Jordan also serves as one example of how the Arab world, like the United States, must now wrestle with the role of public opinion. Today, despite growing disgust based on the perception that UN sanctions have caused the deaths of hundreds of thousands of Iraqis, there is also frustration with Saddam and his tactics.
The new crisis with Iraq over granting full access to UN weapons inspectors today threatens to lead to heavy American air strikes against Iraq.
Saddam refuses to allow experts into presidential and other "sensitive sites" to finish their job of dismantling Iraq's weapons of mass destruction.
Few believe that this will translate into Arab support for American military strikes on Iraq. Diplomats suggest that many Arabs are "fed up" with the Iraqi leader, while Jordanian analysts say that force will cause pro-Iraqi emotions to overcome any other argument.
Based on the size of the US and British armada and other US forces that have been put on alert in the Persian Gulf, Arab newspaper pundits here say they are bracing for the "second American-Arab War."
"It's very difficult for the Americans to get support," says Hani Hourani, the head of the Al-Urdun Al-Jadid Research Center in Amman. "Strikes will change the whole atmosphere, and renew the feeling of 1991 when people hated the US. This problem has not been solved in seven years, so it seems this is a weak [US] case. People are not sure you will be efficient enough to succeed this time."
Indications from Washington officials and Secretary of State Madeleine Albright during her current Mideast tour are that diplomatic efforts now face a dead end.
"When that amount of equipment is available in the Gulf, there is an urge to use it," says one Western diplomat. The Arab street reaction will depend on how the US "manages" its use of force. The end-game is still unknown, the diplomat adds: "There is a very limited agenda to get Iraq to comply with the resolutions, but [military strikes] may not be the best way to achieve it."
Though the UN Security Council is so far able to put up a show of unity against Iraq, China, Russia, and France are known to be against any military option. Despite Ms. Albright's visit, Paris rejects force because it "won't solve anything."
US allies are worried about two things, says a European envoy: "We don't know where all the weapons of mass destruction sites are [for accurate strikes], and military action will interrupt Iraq's cooperation with the UN Special Commission [weapons inspectors]," he says.
"So the paradox is that a strike would ease controls on Iraq, rather than tighten them," he adds. "The US say themselves that the disarmament teams have done more in seven years to rid Iraq of these weapons than the entire allied air campaign of the Gulf War."

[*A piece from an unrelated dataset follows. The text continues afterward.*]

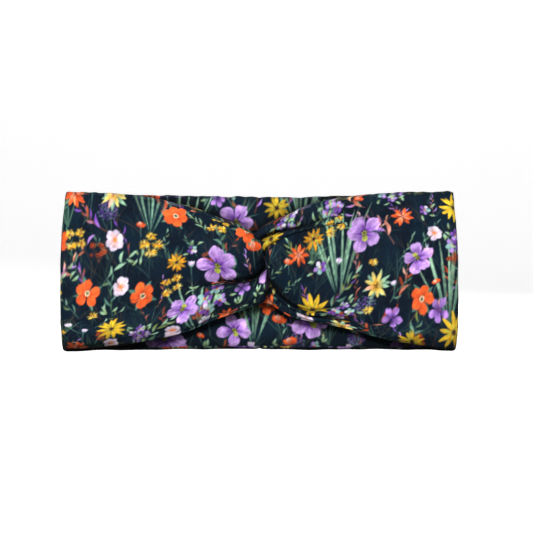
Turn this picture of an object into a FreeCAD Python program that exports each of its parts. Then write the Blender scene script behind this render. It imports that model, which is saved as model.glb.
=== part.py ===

Adding to the American dilemma is a longstanding Arab complaint that Iraq is forced to toe the line on UN resolutions while Israel, whose main backer is the US, has flouted several for decades. These include requirements to pull out of all of the West Bank, Gaza, and Golan Heights occupied in 1967, and to withdraw its forces from southern Lebanon.
"It is a question of credibility," says George Hawatmeh, editor of the English-language Jordan Times. "Israel has not implemented one piece on one UN Security Council resolution, and what has America done to make them do it?"

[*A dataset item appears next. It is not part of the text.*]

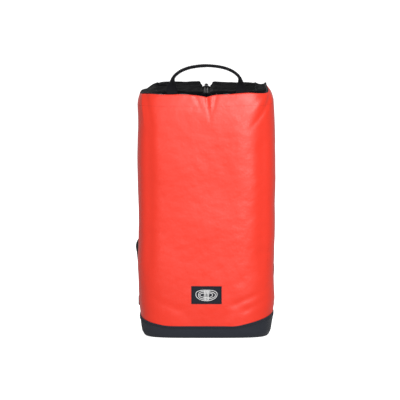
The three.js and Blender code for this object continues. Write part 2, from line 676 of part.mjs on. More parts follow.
// The straps' necks turn just behind the yoke, clear of it at both ends of their swing.
const YOKE_FACE_Y = wallDepthAt(0, STRAP_HEIGHT) + LAY_GAP + YOKE_THICKNESS;
const STRAP_AXIS_Y = YOKE_FACE_Y + 2 * LAY_GAP + STRAP_NECK / 2;
const PAD_FACE_Y = HALF_DEPTH + LAY_GAP + PAD_THICKNESS;
const STRAP_Y = PAD_FACE_Y + STRAP_STANDOFF + STRAP_THICKNESS / 2;

function strapCurve(sideSign) {
	const [top, low] = [STRAP_TOP_SPACING / 2, STRAP_LOW_SPACING / 2];
	const drop = STRAP_HEIGHT - STRAP_LOW_HEIGHT;
	const route = [
		[0, 0, 0], [0.08, 0.14, 0.45], [0.36, 0.4, 1], [0.78, 0.7, 1], [0.98, 0.9, 0.85], [1, 1, 0.8],
	];
	return new THREE.CatmullRomCurve3(route.map(([outward, down, stand]) => new THREE.Vector3(
		sideSign * THREE.MathUtils.lerp(top, low, outward),
		THREE.MathUtils.lerp(STRAP_AXIS_Y, STRAP_Y, stand),
		STRAP_HEIGHT - drop * down,
	)));
}

// The padded strap starts as a thin neck, rounded about the line that it swings on.
function addStrap(side, sideSign) {
	const curve = strapCurve(sideSign);
	const acrossX = () => new THREE.Vector3(1, 0, 0);
	const swell = (share) => THREE.MathUtils.smoothstep(share, 0, 0.2);
	const narrow = (share) => 1 - 0.45 * THREE.MathUtils.smoothstep(share, 0.8, 1);
	const width = (share) => STRAP_WIDTH * (0.7 + 0.3 * swell(share)) * narrow(share);
	const thickness = (share) => THREE.MathUtils.lerp(STRAP_NECK, STRAP_THICKNESS, swell(share)) * narrow(share);
	place(`shoulder_pad_${side}`, webbing(curve, 18, acrossX, width, thickness), MESH_PAD);
	addStrapWebbing(side, curve, thickness);
	addLadderLock(side, curve);
}

// A strip of webbing sewn along the outer face of the padded strap.
function addStrapWebbing(side, curve, padThickness) {
	const outside = steps(0.12, 0.97, 14).map((share) => {
		const stand = padThickness(share) / 2 + 2 * LAY_GAP + STRAP_WEBBING / 2;
		const tangent = curve.getTangentAt(share);
		const through = new THREE.Vector3(1, 0, 0).cross(tangent).normalize();
		if (through.y < 0) through.negate();
		return curve.getPointAt(share).addScaledVector(through, stand);
	});
	const strip = new THREE.CatmullRomCurve3(outside);
	const acrossX = () => new THREE.Vector3(1, 0, 0);
	const flat = webbing(strip, 14, acrossX, () => STRAP_WEBBING_WIDTH, () => STRAP_WEBBING);
	place(`strap_webbing_${side}`, flat, BLACK_WEBBING);
}

function lockMiddle(curve) {
	const end = curve.getPointAt(1);
	return new THREE.Vector3(end.x, end.y, end.z - 5 * GAP - LOCK_HEIGHT / 2);
}

function addLadderLock(side, curve) {
	const [w, h] = [LOCK_WIDTH / 2, LOCK_HEIGHT / 2];
	const outline = [
		[2 - w, -h], [w - 2, -h], [w, 2 - h], [w, h - 2],
		[w - 2, h], [2 - w, h], [-w, h - 2], [-w, 2 - h],
	];
	const slotHalf = STRAP_WEBBING_WIDTH / 2 + 1;
	const slots = [-0.42, 0.42].map((share) => {
		const middle = share * LOCK_HEIGHT * 0.6;
		return rectangle(-slotHalf, middle - LOCK_SLOT / 2, slotHalf, middle + LOCK_SLOT / 2);
	});
	const lock = plate(outline, LOCK_THICKNESS, slots).translate(0, 0, -LOCK_THICKNESS / 2).rotateX(Math.PI / 2);
	const middle = lockMiddle(curve);
	place(`ladder_lock_${side}`, lock.translate(middle.x, middle.y, middle.z), BLACK_PLASTIC);
}

// A short doubled tab is caught in each back corner seam, low down, and points outwards.
function tabTip(sideSign) {
	return new THREE.Vector3(sideSign * TAB_REACH, HALF_DEPTH * 1.02, TAB_HEIGHT);
}

function addLowerTab(side, sideSign) {
	const root = wallPoint(sideSign > 0 ? BACK_CORNER : 180 - BACK_CORNER, TAB_HEIGHT, -PIPING_RADIUS - GAP);
	root.x += sideSign * 1.5;
	root.y += 1.5;
	const curve = new THREE.CatmullRomCurve3([root, root.clone().lerp(tabTip(sideSign), 0.5), tabTip(sideSign)]);
	const upright = () => new THREE.Vector3(0, 0, 1);
	const tab = webbing(curve, 6, upright, (share) => LOWER_WEBBING_WIDTH * (1.3 - 0.3 * share), () => 3);
	place(`lower_strap_tab_${side}`, tab, BLACK_WEBBING);
}

// The adjusting webbing hangs slack from the buckle and bows outwards on its way to the tab.
function addLowerWebbing(side, sideSign, bow) {
	const lock = lockMiddle(strapCurve(sideSign));
	const start = lock.clone().setZ(lock.z - LOCK_HEIGHT / 2 - 3 * GAP);
	const end = tabTip(sideSign);
	end.z += LOWER_WEBBING_WIDTH / 2 + 2;
	end.x -= sideSign * 5;
	const route = bow.map(([outward, back, z]) => new THREE.Vector3(sideSign * outward, back, z));
	const curve = new THREE.CatmullRomCurve3([start, ...route, end]);
	const facingOut = new THREE.Vector3(0, 1, 0);
	const facingBack = new THREE.Vector3(1, 0, 0);
	const turn = (share) => facingBack.clone().lerp(facingOut, THREE.MathUtils.smoothstep(share, 0.02, 0.22));
	const strip = webbing(curve, 24, turn, () => LOWER_WEBBING_WIDTH, () => STRAP_WEBBING);
	place(`lower_webbing_${side}`, strip, BLACK_WEBBING);
}

// ---------------------------------------------------------------------------------------------
// Loops inside for tying in the rope's ends
// ---------------------------------------------------------------------------------------------

function addRopeLoop(name, height) {
	const face = wallDepthAt(0, height, WALL + GAP + LOOP_WEBBING / 2 + 1);
	const half = LOOP_SPAN / 2;
	const leg = half * 0.55;
	const curve = new THREE.CatmullRomCurve3([
		new THREE.Vector3(0, face, height + half),
		new THREE.Vector3(0, face - 1, height + leg + 3),
		new THREE.Vector3(0, face - LOOP_DEPTH * 0.7, height + leg),
		new THREE.Vector3(0, face - LOOP_DEPTH, height),
		new THREE.Vector3(0, face - LOOP_DEPTH * 0.7, height - leg),
		new THREE.Vector3(0, face - 1, height - leg - 3),
		new THREE.Vector3(0, face, height - half),
	], false, 'centripetal');
	const acrossX = () => new THREE.Vector3(1, 0, 0);
	place(name, webbing(curve, 18, acrossX, () => LOOP_WIDTH, () => LOOP_WEBBING), BLACK_WEBBING);
}

// ---------------------------------------------------------------------------------------------
// The whole bag
// ---------------------------------------------------------------------------------------------

const SIDES = [['left', -1], ['right', 1]];

// Points that each slack webbing passes, chosen by hand: outward from the middle, back and up.
const BOWS = {
	left: [[99, 121, 198], [112, 125, 190], [133, 124, 187], [144, 121, 172], [142, 114, 148], [138, 107, 108]],
	right: [[99, 121, 196], [108, 124, 180], [127, 121, 158], [138.5, 116, 132], [138, 108, 100]],
};

addWalls();
addBoot();
addBaseBoard();
addBaseSeamTape();
addTopBinding();
for (const [side, sideSign] of SIDES) {
	addFixedLid(side, sideSign);
	addFlap(side, sideSign);
}
addZipEnd('front', -1);
addZipEnd('back', 1);
addSlider();
addPull();
addHandle();
addLabel();
addBackPad();
for (const [side, sideSign] of SIDES) {
	addStrap(side, sideSign);
	addLowerTab(side, sideSign);
	addLowerWebbing(side, sideSign, BOWS[side]);
}
addRopeLoop('rope_loop_low', LOW_LOOP_HEIGHT);
addRopeLoop('rope_loop_high', BODY_HEIGHT - HIGH_LOOP_DROP);

export default bag;
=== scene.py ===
"""The looks of the rope storage bag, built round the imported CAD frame. Metres, +Z up, front faces -Y."""

import json
import math

import bpy
import numpy as np
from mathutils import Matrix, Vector


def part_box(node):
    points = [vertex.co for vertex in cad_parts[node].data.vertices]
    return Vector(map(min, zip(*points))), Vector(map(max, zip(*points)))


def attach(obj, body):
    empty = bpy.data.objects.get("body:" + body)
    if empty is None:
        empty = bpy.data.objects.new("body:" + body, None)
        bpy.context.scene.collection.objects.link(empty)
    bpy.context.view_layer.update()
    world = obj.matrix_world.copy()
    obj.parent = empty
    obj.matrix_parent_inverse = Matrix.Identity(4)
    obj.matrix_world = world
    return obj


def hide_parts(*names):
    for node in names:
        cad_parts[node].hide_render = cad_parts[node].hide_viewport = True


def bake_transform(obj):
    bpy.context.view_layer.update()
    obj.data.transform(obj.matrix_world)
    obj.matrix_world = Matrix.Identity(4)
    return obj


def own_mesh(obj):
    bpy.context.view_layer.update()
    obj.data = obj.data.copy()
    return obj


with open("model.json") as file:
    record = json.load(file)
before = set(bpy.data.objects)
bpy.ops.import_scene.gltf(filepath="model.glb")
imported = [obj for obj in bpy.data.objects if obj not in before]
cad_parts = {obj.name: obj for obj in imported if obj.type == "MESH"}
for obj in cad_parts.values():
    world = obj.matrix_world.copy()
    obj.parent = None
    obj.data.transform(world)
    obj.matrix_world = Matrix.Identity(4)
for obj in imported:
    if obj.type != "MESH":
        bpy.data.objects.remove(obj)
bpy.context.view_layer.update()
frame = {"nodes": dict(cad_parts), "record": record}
MM = 0.001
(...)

For Jordan, the risks of military action are particularly high. It receives all of its oil - 75,000 barrels a day - from Iraq at far below market value.
And though it has refused to allow its territory or airspace to be used for attacks against Iraq, relations with Iraq have soured in recent years.
In 1995, Jordan gave sanctuary to Hussein Kemal, Saddam Hussein's son-in-law who defected with secrets of many of Iraq's clandestine weapons programs. Most recently, Jordanians were shocked when four small-time Jordanian smugglers were hanged in Baghdad, despite King Hussein's personal intervention.
And last month there was a gun attack in Amman on the Iraqi embassy trade attach followed within days by the killing of eight people at a dinner party - including the Iraqi deputy ambassador - by what appeared to be professional assassins with Iraqi accents.
Leith Shbeilat, a Jordanian opposition figure twice imprisoned for personal attacks on the king's rule, further angered the authorities by meeting with Saddam Hussein late last month, and securing the release of 66 Jordanian prisoners - long a demand of King Hussein himself.
"The Americans know this is the last shot their allies will accept, and is maybe the last chance they will have," he says. "Jordanians are fully behind Iraq, and are very much ashamed what the government does, as a lackey to Israel and the US, while Israel steps all over UN resolutions. People are educated about this."
Still abiding in the Mideast is the belief that the US is all-powerful, says the Times's Mr. Hawatmeh. "A lot of people here believe in an American conspiracy to keep Saddam Hussein in power. If not, they say, why haven't they knocked him out?" he says.
"They don't want the Iraqi people to get hit again," he says. "But you would find a lot of people out there who would say 'OK' if you went after Saddam Hussein with a bullet."